O rand sul-africano atingiu o seu valor mais baixo de sempre em relação ao dólar norte-americano, pressionado pela escalada da guerra comercial iniciada pelos Estados Unidos e pela crescente instabilidade política interna. A moeda sul-africana chegou a ser negociada a 19,9325 rands por dólar, ultrapassando o anterior recorde negativo de Junho de 2023, que era de 19,9075.
Apesar de ter recuperado ligeiramente para 19,81 até ao fecho das bolsas europeias (1533 GMT), a moeda mantinha uma desvalorização diária de 0,2% e acumulava uma perda superior a 3% desde o início da semana.
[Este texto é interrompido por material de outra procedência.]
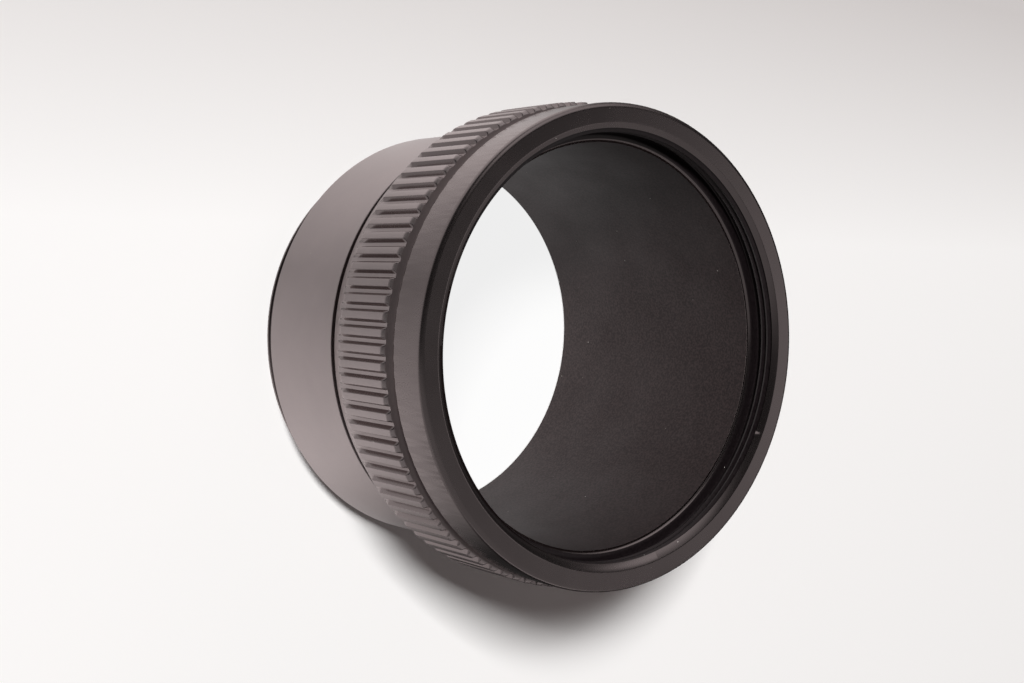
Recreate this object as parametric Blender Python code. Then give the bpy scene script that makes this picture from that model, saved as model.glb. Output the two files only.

“Os últimos dias de negociação foram extremamente voláteis, e não há sinais de que esta instabilidade vá terminar tão cedo”, afirmou Danny Greeff, co-director para África da ETM Analytics.
Tarifas globais agravam o sentimento negativo nos mercados
O anúncio de novas tarifas retaliatórias por parte da China e da União Europeia sobre produtos dos EUA aprofundou o clima de incerteza nos mercados internacionais. A acção faz parte da escalada de medidas proteccionistas impulsionadas pela Administração Trump, que já havia imposto tarifas sobre dezenas de parceiros comerciais, desencadeando reacções em cadeia.
Estas tensões comerciais globais afectam economias emergentes como a sul-africana, pela sua elevada exposição a fluxos de investimento estrangeiro e à procura internacional por commodities.
Risco político interno aprofunda desvalorização
Além da pressão externa, o rand foi fortemente penalizado pelas dúvidas sobre a estabilidade do Governo de Unidade Nacional (GNU). As duas principais forças da coligação — o ANC (Congresso Nacional Africano) e a DA (Aliança Democrática) — estão em desacordo sobre o orçamento, com a DA a votar contra a proposta em parlamento e a apresentar um recurso judicial para travar a sua implementação.
Apesar de ambas as formações afirmarem que não romperam formalmente com o acordo de coligação, os investidores temem uma cisão que comprometeria a continuidade de uma agenda económica orientada para o mercado.
“Os investidores começaram a considerar seriamente a hipótese de dissolução do actual GNU”, afirmou Nicky Weimar, economista-chefe do Nedbank.
O cenário político incerto afasta capital de risco, aumenta os custos de financiamento e reduz as expectativas de reformas estruturais que vinham sendo negociadas no âmbito do governo de coligação.
Mercados financeiros reagem com perdas generalizadas
A pressão não se fez sentir apenas na taxa de câmbio. O índice de referência da Bolsa de Joanesburgo, o Top-40 (JTOPI), encerrou a sessão com uma queda de 2%, enquanto o preço dos títulos da dívida pública com vencimento em 2030 caiu, fazendo com que o rendimento (yield) subisse 10,5 pontos base, atingindo 9,305%.
Estes movimentos indicam vendas massivas de activos sul-africanos e uma fuga de capitais para mercados considerados mais seguros, como os EUA e a Zona Euro, apesar das suas próprias tensões comerciais.
Tempestade perfeita para o rand
O rand sul-africano está no epicentro de uma tempestade financeira provocada por factores simultâneos: uma guerra comercial global, incerteza na coligação governamental e fragilidades macroeconómicas persistentes. A médio prazo, analistas consideram que a estabilização da moeda dependerá da redução das tensões comerciais entre grandes economias, de garantias institucionais claras sobre a continuidade do GNU, e da retoma do fluxo de capitais e da confiança no compromisso com reformas económicas.
Até lá, o rand continuará sob pressão — e com ele, toda a economia sul-africana.